I'm sorry, but I don't see how such an exception is "obvious".

I personally regard the whole of C's integer type system as radically
misguided, and would argue with the utmost vehemence against its adoption
in any other language.  But C is the way it is, and there is no use
crying over spilt milk.  It's usable, it's understood.  Let's freeze it
and get on to better things.

chip@ateng.ateng.com (Chip Salzenberg) (12/22/88)

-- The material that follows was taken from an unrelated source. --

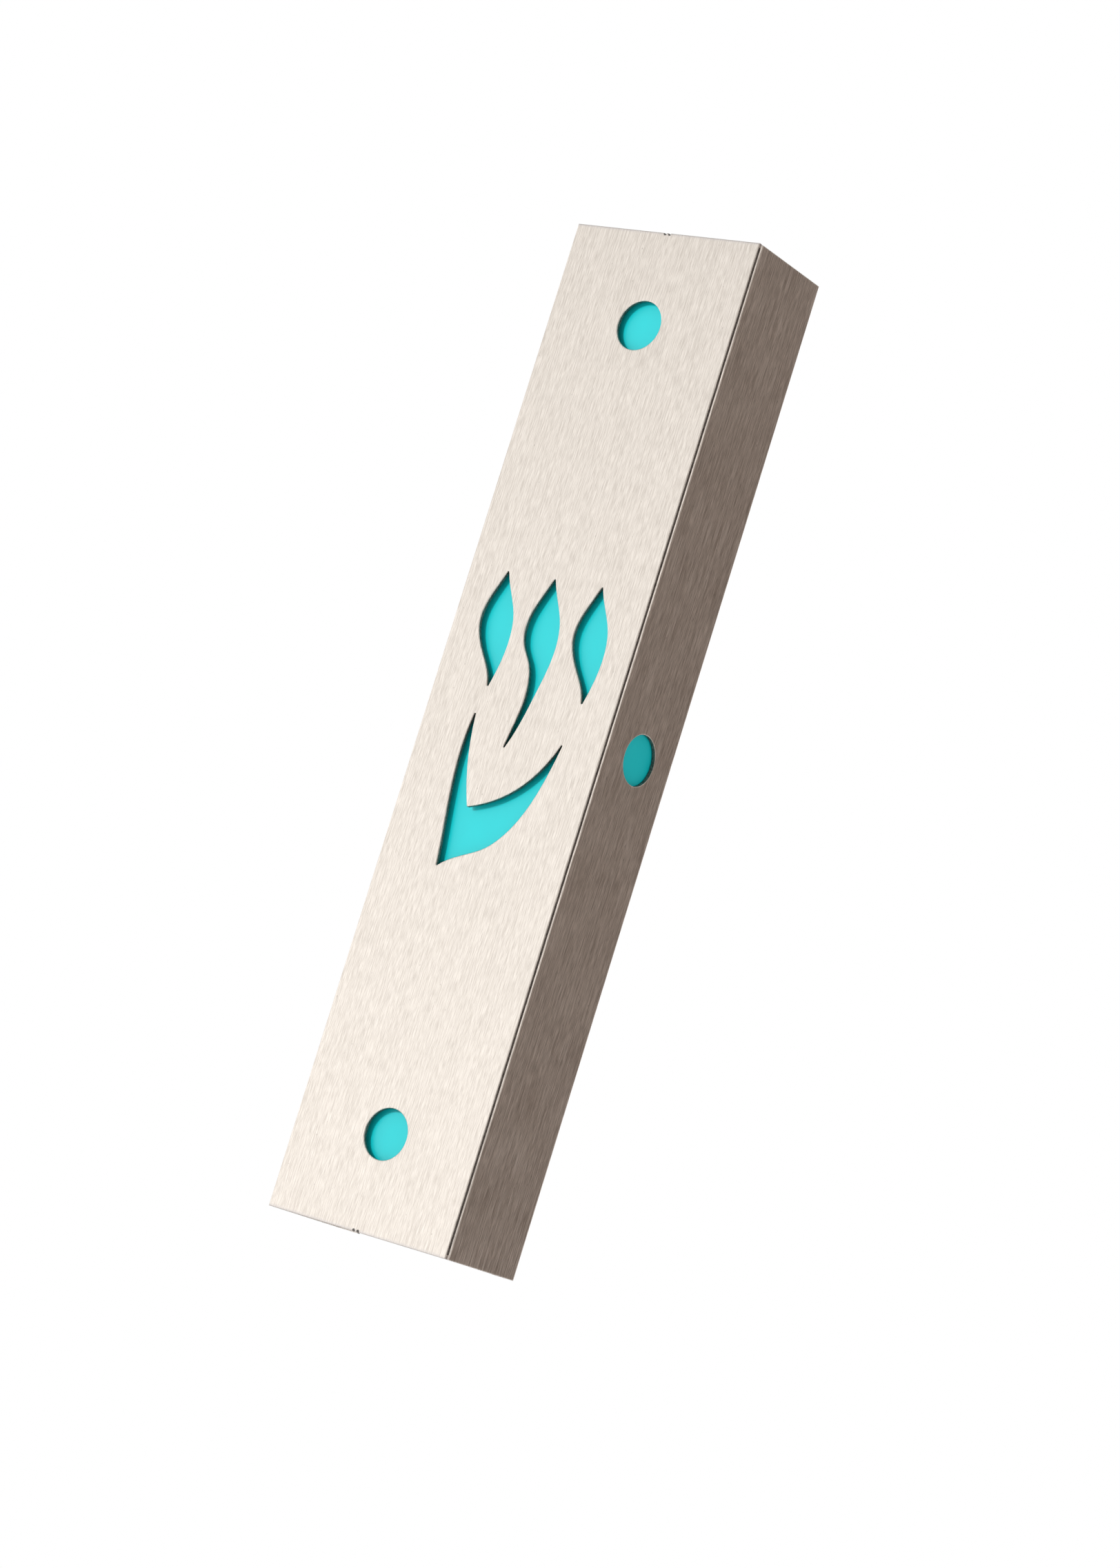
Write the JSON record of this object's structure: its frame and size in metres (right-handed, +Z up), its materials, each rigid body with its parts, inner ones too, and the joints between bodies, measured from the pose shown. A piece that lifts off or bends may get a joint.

According to pcg@aber-cs.UUCP (Piercarlo Grandi), concerning the fact that
the signedness of char is implementation-defined:

>[...] it is apparent in hindsight that syntax and
>semantics are incomplete, as there is no way to ensure the signedness of a
>"char" (a similar problem exists with bit fields), and that syntax does not
>properly reflect semantics.

Sure.  But for hysterical -- oops, I meant historical -- reasons, X3J11
couldn't fix it.  They did provide a way to specify signed and unsigned
chars when we care to, which is all we really need anyway.

>My contentions (for the last time!) are that
>    [1] this is not necessary, as it is more natural to drop the pretense
>    that "char" is a type distinct from "int", and instead adopt the notion
>    that "char" is like "short", an adjective that modifies the length of its
>    base type;

Well, sure.  But you're too late.

X3J11 did a good job.  Let's leave well enough alone.
-- 
Chip Salzenberg             <chip@ateng.com> or <uunet!ateng!chip>
A T Engineering             Me?  Speak for my company?  Surely you jest!
	   Beware of programmers carrying screwdrivers.